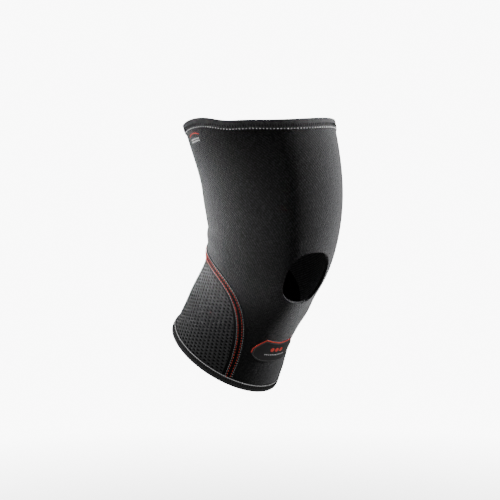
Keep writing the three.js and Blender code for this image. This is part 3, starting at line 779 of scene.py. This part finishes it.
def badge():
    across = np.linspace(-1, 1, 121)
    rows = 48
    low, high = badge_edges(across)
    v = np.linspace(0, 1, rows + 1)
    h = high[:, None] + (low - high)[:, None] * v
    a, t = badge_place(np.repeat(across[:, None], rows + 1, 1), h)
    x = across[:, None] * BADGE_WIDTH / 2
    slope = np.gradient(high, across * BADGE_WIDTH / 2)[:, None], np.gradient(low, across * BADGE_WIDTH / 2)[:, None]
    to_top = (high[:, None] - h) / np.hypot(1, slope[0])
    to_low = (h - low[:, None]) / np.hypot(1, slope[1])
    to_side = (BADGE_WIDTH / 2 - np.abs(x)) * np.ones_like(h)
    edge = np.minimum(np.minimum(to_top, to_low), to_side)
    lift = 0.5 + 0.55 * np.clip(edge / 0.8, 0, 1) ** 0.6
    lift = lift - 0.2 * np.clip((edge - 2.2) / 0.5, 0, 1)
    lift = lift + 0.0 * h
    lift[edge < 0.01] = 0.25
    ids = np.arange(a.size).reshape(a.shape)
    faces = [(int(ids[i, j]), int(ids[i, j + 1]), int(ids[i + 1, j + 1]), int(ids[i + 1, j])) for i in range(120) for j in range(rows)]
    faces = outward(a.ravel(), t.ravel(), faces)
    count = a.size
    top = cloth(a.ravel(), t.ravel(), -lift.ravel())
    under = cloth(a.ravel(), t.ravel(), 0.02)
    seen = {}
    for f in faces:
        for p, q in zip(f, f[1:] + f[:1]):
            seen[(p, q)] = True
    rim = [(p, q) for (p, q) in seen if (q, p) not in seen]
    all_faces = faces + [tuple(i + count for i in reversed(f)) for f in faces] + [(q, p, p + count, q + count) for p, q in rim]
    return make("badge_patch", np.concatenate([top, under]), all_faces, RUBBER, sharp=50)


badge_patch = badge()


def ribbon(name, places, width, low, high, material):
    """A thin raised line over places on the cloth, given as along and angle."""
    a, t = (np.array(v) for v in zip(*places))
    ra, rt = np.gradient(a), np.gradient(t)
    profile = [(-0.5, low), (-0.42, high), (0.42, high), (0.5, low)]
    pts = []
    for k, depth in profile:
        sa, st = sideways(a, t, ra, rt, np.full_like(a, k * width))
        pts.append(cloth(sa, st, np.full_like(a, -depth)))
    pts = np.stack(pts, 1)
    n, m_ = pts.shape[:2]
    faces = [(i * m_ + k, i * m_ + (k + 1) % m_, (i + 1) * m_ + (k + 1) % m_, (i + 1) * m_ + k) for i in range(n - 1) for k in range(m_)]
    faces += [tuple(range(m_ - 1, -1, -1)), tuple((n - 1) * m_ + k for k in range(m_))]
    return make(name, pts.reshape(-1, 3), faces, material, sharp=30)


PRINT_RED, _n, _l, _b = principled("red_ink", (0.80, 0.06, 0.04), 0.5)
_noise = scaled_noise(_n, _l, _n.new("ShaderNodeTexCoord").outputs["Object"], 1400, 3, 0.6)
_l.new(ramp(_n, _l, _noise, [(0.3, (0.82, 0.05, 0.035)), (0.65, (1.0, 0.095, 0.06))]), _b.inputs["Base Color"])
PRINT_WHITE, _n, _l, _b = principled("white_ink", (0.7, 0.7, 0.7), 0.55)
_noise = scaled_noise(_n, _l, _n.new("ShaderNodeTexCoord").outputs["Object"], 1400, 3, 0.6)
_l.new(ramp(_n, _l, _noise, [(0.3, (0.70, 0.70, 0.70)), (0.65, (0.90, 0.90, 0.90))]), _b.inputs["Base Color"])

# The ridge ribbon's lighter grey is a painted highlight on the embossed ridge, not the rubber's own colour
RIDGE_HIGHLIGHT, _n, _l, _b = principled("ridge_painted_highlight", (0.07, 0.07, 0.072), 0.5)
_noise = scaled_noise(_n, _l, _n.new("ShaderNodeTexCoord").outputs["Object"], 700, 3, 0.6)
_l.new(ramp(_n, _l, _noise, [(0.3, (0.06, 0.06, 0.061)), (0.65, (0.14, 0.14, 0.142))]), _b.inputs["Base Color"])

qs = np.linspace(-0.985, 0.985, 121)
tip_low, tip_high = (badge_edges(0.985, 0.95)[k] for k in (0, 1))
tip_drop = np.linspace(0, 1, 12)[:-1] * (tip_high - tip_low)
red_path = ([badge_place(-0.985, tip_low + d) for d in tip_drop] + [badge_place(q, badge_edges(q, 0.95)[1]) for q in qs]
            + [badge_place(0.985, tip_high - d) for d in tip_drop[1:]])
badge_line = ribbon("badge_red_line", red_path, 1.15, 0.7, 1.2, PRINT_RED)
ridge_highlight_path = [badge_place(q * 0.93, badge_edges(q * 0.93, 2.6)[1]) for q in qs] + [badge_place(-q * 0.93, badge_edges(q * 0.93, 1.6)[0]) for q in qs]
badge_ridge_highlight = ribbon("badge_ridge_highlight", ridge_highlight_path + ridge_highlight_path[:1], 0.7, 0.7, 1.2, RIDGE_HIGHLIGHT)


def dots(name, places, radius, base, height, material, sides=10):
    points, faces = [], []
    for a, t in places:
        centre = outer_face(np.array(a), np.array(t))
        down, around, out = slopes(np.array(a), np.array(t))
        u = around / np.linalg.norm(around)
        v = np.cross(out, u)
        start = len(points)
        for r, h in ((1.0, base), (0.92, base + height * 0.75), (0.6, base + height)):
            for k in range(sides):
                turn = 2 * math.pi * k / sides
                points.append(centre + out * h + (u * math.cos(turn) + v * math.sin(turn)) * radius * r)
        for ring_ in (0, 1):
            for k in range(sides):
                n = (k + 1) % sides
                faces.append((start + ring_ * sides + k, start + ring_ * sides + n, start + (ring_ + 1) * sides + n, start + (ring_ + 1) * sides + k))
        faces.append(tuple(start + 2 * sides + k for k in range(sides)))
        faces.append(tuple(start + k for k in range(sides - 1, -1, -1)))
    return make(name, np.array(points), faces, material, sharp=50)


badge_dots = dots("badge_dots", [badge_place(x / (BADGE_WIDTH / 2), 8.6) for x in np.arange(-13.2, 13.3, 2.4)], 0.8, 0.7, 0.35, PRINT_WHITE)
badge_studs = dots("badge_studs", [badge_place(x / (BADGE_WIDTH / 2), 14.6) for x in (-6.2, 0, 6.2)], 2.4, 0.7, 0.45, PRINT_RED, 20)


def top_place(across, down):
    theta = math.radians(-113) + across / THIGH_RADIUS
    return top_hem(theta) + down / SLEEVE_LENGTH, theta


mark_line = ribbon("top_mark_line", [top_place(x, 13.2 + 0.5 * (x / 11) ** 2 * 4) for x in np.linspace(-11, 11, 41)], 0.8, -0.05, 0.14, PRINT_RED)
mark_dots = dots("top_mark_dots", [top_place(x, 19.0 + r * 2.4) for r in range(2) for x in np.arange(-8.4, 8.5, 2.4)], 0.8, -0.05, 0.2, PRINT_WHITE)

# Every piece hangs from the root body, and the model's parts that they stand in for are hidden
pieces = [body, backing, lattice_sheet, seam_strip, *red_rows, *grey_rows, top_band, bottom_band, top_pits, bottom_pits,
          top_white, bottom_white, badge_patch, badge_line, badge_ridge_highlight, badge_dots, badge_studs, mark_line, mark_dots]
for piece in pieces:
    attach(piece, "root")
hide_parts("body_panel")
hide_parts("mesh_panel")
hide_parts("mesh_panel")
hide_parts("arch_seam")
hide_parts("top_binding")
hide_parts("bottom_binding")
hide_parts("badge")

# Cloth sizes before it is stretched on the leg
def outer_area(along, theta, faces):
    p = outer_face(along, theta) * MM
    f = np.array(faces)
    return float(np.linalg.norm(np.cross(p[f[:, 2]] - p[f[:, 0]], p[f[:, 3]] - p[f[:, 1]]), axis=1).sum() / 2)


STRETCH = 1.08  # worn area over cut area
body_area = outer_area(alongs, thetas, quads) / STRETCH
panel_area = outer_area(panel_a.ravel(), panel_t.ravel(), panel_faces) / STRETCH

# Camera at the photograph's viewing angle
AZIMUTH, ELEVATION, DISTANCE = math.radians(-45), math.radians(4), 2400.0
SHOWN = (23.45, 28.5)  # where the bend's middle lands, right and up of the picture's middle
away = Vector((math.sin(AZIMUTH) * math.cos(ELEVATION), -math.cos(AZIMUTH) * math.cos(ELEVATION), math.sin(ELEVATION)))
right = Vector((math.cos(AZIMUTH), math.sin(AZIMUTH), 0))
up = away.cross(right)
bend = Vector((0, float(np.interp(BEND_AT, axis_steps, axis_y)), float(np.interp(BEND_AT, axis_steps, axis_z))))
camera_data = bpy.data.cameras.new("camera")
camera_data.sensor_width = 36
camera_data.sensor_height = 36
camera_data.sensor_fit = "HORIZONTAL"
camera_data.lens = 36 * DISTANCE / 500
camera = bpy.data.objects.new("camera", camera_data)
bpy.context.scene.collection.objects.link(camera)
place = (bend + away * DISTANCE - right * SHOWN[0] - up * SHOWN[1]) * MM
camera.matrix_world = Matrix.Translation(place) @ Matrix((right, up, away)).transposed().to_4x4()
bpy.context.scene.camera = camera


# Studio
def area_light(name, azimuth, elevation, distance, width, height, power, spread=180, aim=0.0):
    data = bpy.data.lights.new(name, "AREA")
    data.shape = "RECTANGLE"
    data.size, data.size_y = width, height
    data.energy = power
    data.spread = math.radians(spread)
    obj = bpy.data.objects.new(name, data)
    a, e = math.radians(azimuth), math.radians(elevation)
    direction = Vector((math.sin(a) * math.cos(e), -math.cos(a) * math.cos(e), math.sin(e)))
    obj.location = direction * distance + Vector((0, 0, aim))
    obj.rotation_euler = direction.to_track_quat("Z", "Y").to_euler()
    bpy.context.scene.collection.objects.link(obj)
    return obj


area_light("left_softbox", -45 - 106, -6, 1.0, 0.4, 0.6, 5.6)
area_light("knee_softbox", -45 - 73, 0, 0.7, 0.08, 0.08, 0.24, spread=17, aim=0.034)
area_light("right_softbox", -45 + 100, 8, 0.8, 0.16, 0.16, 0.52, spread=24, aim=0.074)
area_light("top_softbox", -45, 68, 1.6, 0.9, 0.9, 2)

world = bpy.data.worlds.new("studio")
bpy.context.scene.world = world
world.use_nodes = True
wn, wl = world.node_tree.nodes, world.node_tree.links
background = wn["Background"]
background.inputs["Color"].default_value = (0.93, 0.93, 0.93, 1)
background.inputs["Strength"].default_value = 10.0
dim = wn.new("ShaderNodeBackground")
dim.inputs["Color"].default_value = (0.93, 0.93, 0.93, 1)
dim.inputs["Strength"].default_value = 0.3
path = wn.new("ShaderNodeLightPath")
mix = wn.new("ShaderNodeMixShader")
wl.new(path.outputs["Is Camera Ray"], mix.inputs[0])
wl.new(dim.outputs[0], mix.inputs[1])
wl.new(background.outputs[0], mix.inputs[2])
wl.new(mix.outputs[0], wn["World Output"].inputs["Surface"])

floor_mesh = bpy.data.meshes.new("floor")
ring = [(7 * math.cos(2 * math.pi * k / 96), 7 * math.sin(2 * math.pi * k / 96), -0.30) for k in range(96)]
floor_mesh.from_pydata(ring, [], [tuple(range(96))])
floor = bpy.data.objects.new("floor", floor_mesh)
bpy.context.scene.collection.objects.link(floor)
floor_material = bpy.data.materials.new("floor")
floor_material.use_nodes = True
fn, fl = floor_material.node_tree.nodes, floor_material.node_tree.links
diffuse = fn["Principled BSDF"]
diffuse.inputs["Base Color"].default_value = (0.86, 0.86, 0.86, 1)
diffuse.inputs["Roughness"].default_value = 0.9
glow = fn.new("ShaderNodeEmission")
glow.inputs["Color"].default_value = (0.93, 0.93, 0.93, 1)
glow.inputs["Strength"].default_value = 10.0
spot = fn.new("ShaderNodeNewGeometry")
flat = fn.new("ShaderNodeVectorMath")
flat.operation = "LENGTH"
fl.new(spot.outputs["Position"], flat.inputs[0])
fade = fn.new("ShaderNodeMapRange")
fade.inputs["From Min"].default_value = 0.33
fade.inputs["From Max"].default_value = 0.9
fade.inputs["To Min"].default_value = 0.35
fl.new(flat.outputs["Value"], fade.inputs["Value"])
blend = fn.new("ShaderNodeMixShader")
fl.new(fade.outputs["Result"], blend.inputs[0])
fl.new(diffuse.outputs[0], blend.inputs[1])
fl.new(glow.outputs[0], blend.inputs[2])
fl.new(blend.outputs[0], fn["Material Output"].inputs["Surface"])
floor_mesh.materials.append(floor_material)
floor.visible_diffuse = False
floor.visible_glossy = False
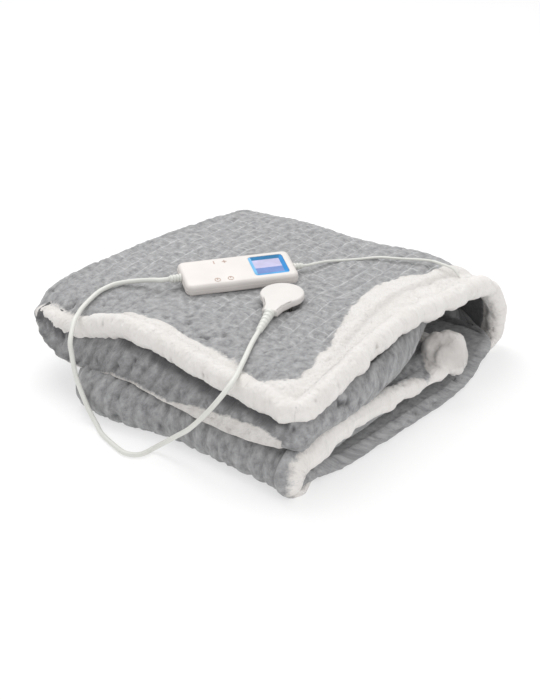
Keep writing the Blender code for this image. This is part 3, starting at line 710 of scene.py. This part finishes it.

● Stated goal
Scan the entries above for the word "starting" and collect each line holding it.

● Result of this task
Keep writing the three.js and Blender code for this image. This is part 3, starting at line 779 of scene.py. This part finishes it.
Keep writing the Blender code for this image. This is part 3, starting at line 710 of scene.py. This part finishes it.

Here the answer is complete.